Social Media Lifestyle Pressure
Instagram and TikTok have created "lifestyle inflation pressure" - the constant bombardment of curated lives that appear normal but cost more than most people earn. When a $200 jacket becomes "only $50 a month," it feels like you're finally accessing a lifestyle you've been told you deserve.
Financial Education Vacuum
Here's a sobering reality though, most of us learned about money through trial and error, not from any comprehensive financial education - at least not in the United States. Our education system has fundamentally failed us when it comes to financial literacy.
I'll never forget the moment in high school when a senior asked me, "What's the difference between a credit card and a debit card?" I was genuinely dumbfounded. My first thought was, "How do you not know this?" But looking back, I realize the real question should have been: "Why would she know this?"
American schools don't teach basic financial education. We graduate students who can solve complex calculus problems but can't balance a checkbook. We require four years of English literature but zero hours of personal finance. We teach the Pythagorean theorem but not compound interest. It's educational malpractice on a massive scale. Granted
This knowledge gap isn't accidental but it's also profitable. Financial institutions thrive on consumer ignorance. The less you understand about money, the more money they make from your mistakes.

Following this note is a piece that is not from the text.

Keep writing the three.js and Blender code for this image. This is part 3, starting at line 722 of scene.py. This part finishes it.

Economic Anxiety Normalization
We've normalized financial stress as just part of being young. Multiple payment obligations across different apps feels normal because everything about our financial lives feels complicated and overwhelming. Don't get me started on everything turning into a subscription.

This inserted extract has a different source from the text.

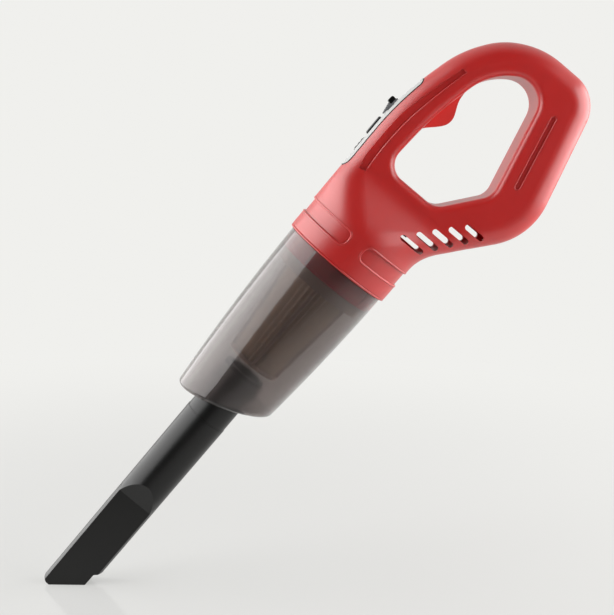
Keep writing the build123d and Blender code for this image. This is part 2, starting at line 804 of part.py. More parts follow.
with BuildPart() as indicator_leds:
    with Locations(*[(x, 0, board_top) for x in lens_x]):
        Box(*led_size, align=(Align.CENTER, Align.CENTER, Align.MIN))
indicator_leds.part.label = "indicator_leds"
export_step(indicator_leds.part, "parts/indicator_leds.step")

# ---------------------------------------------------------------- battery and charging

cell_tilt = atan2(loop_points[4][1] - loop_points[5][1], loop_points[4][0] - loop_points[5][0])
cell_z = (
    loop_points[5][1] + (cell_middle_x - loop_points[5][0]) * tan(cell_tilt)
    - (wall + gap + seat_gap + cell_radius) / cos(cell_tilt)
)
cell_axis = Plane(
    origin=(cell_middle_x, 0, cell_z), x_dir=(0, 1, 0), z_dir=(cos(cell_tilt), 0, sin(cell_tilt)),
)                                   # local y points up, across the cell

with BuildPart() as battery_cell:
    with BuildSketch(cell_axis.offset(-cell_length / 2)):
        Circle(cell_radius)
    extrude(amount=cell_length - cell_cap)
    fillet(battery_cell.edges().filter_by(GeomType.CIRCLE), 0.8)
    with BuildSketch(cell_axis.offset(cell_length / 2 - cell_cap)):
        Circle(0.3 * cell_radius)
    extrude(amount=cell_cap)
battery_cell.part.label = "battery_cell"
export_step(battery_cell.part, "parts/battery_cell.step")

holder_bore = cell_radius + running
holder_end = cell_length / 2 + contact_thickness
with BuildPart() as cell_holder:
    with BuildSketch(cell_axis.offset(-holder_end - holder_wall)):
        Circle(holder_bore + holder_wall)
        Circle(holder_bore, mode=Mode.SUBTRACT)
        with Locations((0, holder_bore)):
            Rectangle(4 * holder_bore, 2 * holder_bore, mode=Mode.SUBTRACT)
    extrude(amount=2 * (holder_end + holder_wall))
    for start in (-holder_end - holder_wall, holder_end):
        with BuildSketch(cell_axis.offset(start)):
            Circle(holder_bore)
            with Locations((0, holder_bore + 0.4 * cell_radius)):
                Rectangle(4 * holder_bore, 2 * holder_bore, mode=Mode.SUBTRACT)
        extrude(amount=holder_wall)
cell_holder.part.label = "cell_holder"
export_step(cell_holder.part, "parts/cell_holder.step")

with BuildPart() as cell_contacts:
    for start in (-holder_end, cell_length / 2):
        with BuildSketch(cell_axis.offset(start)):
            Circle(0.55 * cell_radius)
        extrude(amount=contact_thickness)
cell_contacts.part.label = "cell_contacts"
export_step(cell_contacts.part, "parts/cell_contacts.step")

with BuildPart() as charge_plate:
    with BuildSketch(Plane.XY.offset(charge_board_top - board_thickness)):
        with Locations(((charge_board[0] + charge_board[1]) / 2, 0)):
            Rectangle(charge_board[1] - charge_board[0], 2 * charge_half)
    extrude(amount=board_thickness)
    fillet(charge_plate.edges().filter_by(Axis.Z), 1)
charge_plate.part.label = "charge_board"
export_step(charge_plate.part, "parts/charge_board.step")

with BuildPart() as charging_socket:
    with BuildSketch(Plane.YZ.offset(handle_end - socket_inset)):
        with Locations((0, port_z)):
            SlotOverall(port_size[1], port_size[2])
    extrude(amount=-port_size[0])
    with BuildSketch(Plane.YZ.offset(handle_end - socket_inset)):
        with Locations((0, port_z)):
            SlotOverall(port_size[1] - 2 * socket_wall, port_size[2] - 2 * socket_wall)
            RectangleRounded(0.7 * port_size[1], 0.22 * port_size[2], 0.1, mode=Mode.SUBTRACT)
    extrude(amount=2 * socket_wall - port_size[0], mode=Mode.SUBTRACT)
charging_socket.part.label = "charging_socket"
export_step(charging_socket.part, "parts/charging_socket.step")

with BuildPart() as housing_screws:
    for x, z in screw_points:
        seat = Plane((x, screw_seat, z), z_dir=(0, 1, 0))
        with BuildSketch(seat):
            Circle(head_radius)
        extrude(amount=head_thickness)
        with BuildSketch(seat):
            Circle(screw_radius)
        extrude(amount=-screw_length)
        with BuildSketch(seat.offset(head_thickness)):
            Rectangle(head_radius, head_radius / 4)
            Rectangle(head_radius / 4, head_radius)
        extrude(amount=-head_thickness / 2, mode=Mode.SUBTRACT)
housing_screws.part.label = "housing_screws"
export_step(housing_screws.part, "parts/housing_screws.step")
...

The Real Numbers Behind "Easy Payments"
Let's talk about what BNPL actually costs, beyond the purchase price:
Late Fees: The Profit Engine
- Klarna: Up to $7 per missed payment
- Afterpay: $8 immediately, then another $8 if unpaid after 7 days
- Affirm: No late fees on short-term splits, but up to 36% APR on longer terms
- Sezzle: $10 per missed payment
The average BNPL user manages payments across multiple platforms. Miss payments on just three services in a month, and you're looking at $25-50 in fees - often more than the original installment amount.
Credit Score Impact
Despite marketing claims about "no credit checks," missed BNPL payments can absolutely destroy your credit score:
- Klarna reports missed payments to credit bureaus after 37 days
- Affirm reports all payment history, positive and negative
- One missed $25 payment can drop your credit score by 50+ points
Hidden Merchant Costs
Retailers pay BNPL companies 3-7% of each transaction. Many retailers simply build this cost into their prices, meaning everyone pays more whether they use BNPL or not.

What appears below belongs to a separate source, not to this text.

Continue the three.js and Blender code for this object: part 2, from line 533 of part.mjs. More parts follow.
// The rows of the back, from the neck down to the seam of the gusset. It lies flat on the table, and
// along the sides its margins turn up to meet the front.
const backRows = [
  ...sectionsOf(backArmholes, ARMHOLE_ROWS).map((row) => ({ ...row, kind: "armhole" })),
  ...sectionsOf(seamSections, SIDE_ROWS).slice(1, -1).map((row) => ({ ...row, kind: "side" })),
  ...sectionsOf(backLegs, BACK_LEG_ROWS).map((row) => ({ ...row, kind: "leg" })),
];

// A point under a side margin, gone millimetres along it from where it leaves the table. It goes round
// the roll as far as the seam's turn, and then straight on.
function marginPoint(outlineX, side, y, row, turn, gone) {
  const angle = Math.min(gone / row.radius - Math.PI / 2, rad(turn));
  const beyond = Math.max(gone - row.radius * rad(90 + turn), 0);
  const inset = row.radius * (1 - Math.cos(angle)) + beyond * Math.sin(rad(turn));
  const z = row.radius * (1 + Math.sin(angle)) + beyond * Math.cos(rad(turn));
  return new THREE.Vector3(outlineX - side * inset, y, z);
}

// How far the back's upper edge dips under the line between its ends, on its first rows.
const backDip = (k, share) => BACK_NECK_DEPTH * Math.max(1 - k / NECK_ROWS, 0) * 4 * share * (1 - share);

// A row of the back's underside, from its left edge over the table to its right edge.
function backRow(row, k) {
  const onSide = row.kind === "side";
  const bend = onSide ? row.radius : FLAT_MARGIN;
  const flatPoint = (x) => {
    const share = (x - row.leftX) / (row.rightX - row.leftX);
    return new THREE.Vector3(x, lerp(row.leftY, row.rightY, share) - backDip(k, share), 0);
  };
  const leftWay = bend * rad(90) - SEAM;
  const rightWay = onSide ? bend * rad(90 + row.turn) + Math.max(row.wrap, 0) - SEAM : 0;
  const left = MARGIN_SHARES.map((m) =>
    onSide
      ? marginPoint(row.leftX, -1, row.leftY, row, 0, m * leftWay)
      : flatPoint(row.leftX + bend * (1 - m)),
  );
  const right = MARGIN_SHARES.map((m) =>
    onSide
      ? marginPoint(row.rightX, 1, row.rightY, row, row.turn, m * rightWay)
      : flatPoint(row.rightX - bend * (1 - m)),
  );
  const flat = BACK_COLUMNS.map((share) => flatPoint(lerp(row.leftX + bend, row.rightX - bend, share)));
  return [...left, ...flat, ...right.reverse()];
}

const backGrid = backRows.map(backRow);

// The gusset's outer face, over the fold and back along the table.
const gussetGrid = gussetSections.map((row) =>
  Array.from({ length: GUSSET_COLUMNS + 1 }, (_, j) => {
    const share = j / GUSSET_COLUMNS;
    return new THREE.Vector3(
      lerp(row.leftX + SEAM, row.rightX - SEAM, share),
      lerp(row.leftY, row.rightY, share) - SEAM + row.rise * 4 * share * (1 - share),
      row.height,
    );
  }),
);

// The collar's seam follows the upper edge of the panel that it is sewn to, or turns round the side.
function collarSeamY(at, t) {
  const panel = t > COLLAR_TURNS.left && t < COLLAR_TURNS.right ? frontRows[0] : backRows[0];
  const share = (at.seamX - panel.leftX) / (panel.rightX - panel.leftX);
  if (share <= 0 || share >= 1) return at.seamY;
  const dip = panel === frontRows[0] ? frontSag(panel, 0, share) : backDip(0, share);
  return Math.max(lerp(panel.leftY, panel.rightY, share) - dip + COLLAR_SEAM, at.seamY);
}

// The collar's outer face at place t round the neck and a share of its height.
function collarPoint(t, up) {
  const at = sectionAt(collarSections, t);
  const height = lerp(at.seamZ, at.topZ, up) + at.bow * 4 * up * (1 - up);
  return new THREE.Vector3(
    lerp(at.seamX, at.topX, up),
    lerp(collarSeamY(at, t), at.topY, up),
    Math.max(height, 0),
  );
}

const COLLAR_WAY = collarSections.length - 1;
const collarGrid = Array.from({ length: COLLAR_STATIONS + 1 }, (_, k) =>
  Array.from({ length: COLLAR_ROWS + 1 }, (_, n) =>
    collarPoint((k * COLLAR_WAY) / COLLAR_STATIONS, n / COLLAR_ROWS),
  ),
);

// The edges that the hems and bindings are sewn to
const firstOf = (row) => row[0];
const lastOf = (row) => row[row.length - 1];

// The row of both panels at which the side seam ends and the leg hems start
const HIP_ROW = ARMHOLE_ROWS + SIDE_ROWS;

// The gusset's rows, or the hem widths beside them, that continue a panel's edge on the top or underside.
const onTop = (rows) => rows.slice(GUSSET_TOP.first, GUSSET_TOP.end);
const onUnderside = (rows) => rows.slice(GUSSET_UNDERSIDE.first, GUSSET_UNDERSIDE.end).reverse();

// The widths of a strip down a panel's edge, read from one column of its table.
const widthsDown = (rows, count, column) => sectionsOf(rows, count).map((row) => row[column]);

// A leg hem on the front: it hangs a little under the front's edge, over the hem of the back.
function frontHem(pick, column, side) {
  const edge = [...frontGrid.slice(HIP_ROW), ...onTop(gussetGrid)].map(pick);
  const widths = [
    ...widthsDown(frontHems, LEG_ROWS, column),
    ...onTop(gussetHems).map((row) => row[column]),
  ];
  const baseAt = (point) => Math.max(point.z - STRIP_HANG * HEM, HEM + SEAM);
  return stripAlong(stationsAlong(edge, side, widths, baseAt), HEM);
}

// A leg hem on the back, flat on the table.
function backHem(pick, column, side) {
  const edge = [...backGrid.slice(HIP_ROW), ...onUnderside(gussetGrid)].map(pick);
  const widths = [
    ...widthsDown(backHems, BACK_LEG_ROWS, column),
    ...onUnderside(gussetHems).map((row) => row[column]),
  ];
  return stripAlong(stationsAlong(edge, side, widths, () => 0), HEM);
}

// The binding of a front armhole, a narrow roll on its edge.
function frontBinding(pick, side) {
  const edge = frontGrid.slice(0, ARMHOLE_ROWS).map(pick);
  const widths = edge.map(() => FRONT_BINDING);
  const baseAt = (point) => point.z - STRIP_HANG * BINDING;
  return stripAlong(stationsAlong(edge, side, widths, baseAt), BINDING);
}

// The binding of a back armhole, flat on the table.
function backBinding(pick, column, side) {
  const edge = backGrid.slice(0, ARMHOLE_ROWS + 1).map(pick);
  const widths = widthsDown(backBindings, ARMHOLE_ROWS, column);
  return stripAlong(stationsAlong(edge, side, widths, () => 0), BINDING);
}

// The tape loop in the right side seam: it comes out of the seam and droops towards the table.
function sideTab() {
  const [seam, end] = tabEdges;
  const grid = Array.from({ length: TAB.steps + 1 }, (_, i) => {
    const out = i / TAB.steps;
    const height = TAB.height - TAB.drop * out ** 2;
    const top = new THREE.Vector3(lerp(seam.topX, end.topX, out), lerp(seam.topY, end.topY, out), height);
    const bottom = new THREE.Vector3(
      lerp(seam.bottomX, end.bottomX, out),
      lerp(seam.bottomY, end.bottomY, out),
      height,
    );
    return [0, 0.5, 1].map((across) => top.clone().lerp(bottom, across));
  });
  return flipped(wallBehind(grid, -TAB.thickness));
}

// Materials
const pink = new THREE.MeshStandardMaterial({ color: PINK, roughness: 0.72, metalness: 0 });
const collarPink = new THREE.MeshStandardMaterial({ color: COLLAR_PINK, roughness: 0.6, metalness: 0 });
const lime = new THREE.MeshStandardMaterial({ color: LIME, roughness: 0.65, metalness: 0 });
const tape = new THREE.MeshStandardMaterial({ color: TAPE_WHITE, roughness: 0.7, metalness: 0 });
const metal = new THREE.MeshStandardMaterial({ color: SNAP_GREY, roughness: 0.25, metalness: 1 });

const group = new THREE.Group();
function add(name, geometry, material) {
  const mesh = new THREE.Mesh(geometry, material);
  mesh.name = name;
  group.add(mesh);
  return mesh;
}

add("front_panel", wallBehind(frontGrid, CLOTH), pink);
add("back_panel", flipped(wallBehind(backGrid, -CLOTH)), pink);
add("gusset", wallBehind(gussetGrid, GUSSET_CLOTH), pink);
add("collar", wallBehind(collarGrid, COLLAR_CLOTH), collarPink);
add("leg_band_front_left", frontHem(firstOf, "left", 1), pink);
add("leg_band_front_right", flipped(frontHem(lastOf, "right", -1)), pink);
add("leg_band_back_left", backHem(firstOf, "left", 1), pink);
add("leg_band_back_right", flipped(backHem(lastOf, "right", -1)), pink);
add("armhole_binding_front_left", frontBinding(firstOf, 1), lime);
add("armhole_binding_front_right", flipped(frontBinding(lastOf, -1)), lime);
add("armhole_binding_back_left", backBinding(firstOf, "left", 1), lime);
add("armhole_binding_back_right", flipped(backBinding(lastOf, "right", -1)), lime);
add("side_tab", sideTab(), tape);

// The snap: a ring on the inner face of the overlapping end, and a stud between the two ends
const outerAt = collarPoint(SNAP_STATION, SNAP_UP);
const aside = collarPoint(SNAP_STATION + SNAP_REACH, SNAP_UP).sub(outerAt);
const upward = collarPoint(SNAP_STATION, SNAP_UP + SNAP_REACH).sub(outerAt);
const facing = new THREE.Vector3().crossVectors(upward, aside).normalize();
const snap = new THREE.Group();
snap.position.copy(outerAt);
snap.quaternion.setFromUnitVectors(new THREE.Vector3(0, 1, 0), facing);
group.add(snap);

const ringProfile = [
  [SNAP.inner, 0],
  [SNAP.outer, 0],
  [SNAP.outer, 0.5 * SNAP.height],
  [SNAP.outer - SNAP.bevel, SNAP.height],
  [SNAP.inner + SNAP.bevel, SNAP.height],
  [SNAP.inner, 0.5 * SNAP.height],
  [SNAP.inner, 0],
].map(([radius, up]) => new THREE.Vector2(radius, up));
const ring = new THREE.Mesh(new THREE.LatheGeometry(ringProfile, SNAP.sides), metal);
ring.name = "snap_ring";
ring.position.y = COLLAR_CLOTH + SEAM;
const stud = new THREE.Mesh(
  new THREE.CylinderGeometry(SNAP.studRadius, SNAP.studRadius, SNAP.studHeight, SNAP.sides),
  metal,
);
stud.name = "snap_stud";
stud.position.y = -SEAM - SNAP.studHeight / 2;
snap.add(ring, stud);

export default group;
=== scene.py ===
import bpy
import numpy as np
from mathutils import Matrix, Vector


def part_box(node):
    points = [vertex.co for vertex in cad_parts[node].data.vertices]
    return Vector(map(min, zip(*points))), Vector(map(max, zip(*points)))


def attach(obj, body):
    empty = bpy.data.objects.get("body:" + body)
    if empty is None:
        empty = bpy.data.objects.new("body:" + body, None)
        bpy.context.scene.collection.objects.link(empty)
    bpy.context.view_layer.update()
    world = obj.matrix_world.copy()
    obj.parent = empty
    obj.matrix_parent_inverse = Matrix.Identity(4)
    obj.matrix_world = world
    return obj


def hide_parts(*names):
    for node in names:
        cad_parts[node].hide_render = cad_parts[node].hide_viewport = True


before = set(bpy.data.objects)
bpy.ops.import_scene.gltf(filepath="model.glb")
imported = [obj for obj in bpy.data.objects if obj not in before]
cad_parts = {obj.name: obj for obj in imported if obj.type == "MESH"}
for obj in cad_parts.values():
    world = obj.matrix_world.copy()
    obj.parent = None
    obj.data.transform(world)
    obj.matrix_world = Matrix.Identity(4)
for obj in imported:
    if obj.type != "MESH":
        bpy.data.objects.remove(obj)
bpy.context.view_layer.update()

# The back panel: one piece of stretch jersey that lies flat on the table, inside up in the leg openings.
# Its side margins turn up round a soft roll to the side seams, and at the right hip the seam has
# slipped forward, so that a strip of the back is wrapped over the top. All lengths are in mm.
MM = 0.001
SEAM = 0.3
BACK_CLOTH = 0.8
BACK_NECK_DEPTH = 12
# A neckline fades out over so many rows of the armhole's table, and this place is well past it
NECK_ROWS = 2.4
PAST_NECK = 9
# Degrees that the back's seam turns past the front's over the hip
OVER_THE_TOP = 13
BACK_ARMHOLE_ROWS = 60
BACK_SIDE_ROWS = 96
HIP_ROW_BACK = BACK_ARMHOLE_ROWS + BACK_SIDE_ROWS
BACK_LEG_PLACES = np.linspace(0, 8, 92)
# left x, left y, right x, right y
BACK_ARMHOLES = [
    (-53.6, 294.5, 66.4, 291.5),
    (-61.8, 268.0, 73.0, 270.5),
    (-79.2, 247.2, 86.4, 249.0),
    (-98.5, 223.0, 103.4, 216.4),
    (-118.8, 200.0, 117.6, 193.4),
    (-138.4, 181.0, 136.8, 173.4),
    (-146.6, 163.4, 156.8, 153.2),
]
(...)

The Mathematics of Financial Quicksand
Here's what the numbers actually look like when you track total BNPL obligations:
Scenario Analysis:
- Average BNPL user: 3-4 active payment plans
- Average monthly BNPL payments: $200-300
- Time to clear all payments: 6-12 months
- Percentage who add new purchases before clearing existing ones: 73%
This creates what researchers call "payment treadmill syndrome" - you're always making payments but never actually reducing your total debt load because you keep adding new purchases.
The Behavioral Economics They Don't Want You to Understand
BNPL companies have hired behavioral economists to design their platforms. Every aspect is calculated to encourage more spending:
Anchoring Bias Exploitation
When you see "$25 every 2 weeks" your brain anchors on $25, not the $100 total. This makes everything feel more affordable than it actually is.
Loss Aversion Manipulation
"Limited time offer" and "only 3 left in stock" create artificial urgency that short-circuits rational decision-making. Combined with "easy payments," it becomes almost impossible to resist.
Social Proof Engineering
Reviews and "others also bought" sections aren't just helpful - they're designed to make you feel like everyone else is buying things they can't afford, so you should too.
The Culture Shift That's Rewiring Our Brains
BNPL represents a fundamental shift in how an entire generation thinks about money. Previous generations used layaway - you paid gradually, then received the item when fully paid. BNPL flipped this: instant gratification funded by future income.
This shift from delayed to instant gratification is literally rewiring neural pathways. We're training ourselves that wanting something equals deserving it, and that technical affordability (making minimum payments) equals actual affordability.
The "Adulting" Lie
BNPL marketing has brilliantly reframed debt as financial sophistication. They make you feel mature and savvy for using their services, turning a financial weakness (not having money) into a perceived strength (being "smart" with payments).
Real financial adulting is unglamorous: having an emergency fund, buying only what you can afford with cash, saying no to things you want but don't need.
What They're Really Selling
BNPL companies aren't selling payment flexibility - they're selling the illusion of financial freedom to people who can't afford their desired lifestyle. They've created a system where consumers become their own debt collectors, managing multiple payment schedules and late fees while feeling grateful for the "service."
The business model depends on three things:
- Payment confusion (multiple platforms make tracking difficult)
- Gradual normalization (small payments feel harmless)
- Lifestyle aspiration (access to things you "deserve")
The Path Forward
Understanding BNPL's predatory nature isn't about judgment - it's about awareness. These companies have spent millions studying human psychology to make debt feel good. Recognizing the manipulation is the first step toward financial independence.
The reality check questions:
- If you can't afford the full amount today, what changes by next month?
- Are you buying this item, or buying the feeling of being able to afford this lifestyle?
- Would you still want this if you had to pay cash right now?
The simple alternative: Save first, buy later. If you want something that costs $100, save $25 for four weeks, then buy it with cash. You get the same item without the psychological manipulation, payment tracking, or late fee risks.
The most radical thing you can do in a debt-obsessed culture is refuse to play their game. Your future self will thank you for choosing boring financial stability over the temporary high of "easy payments."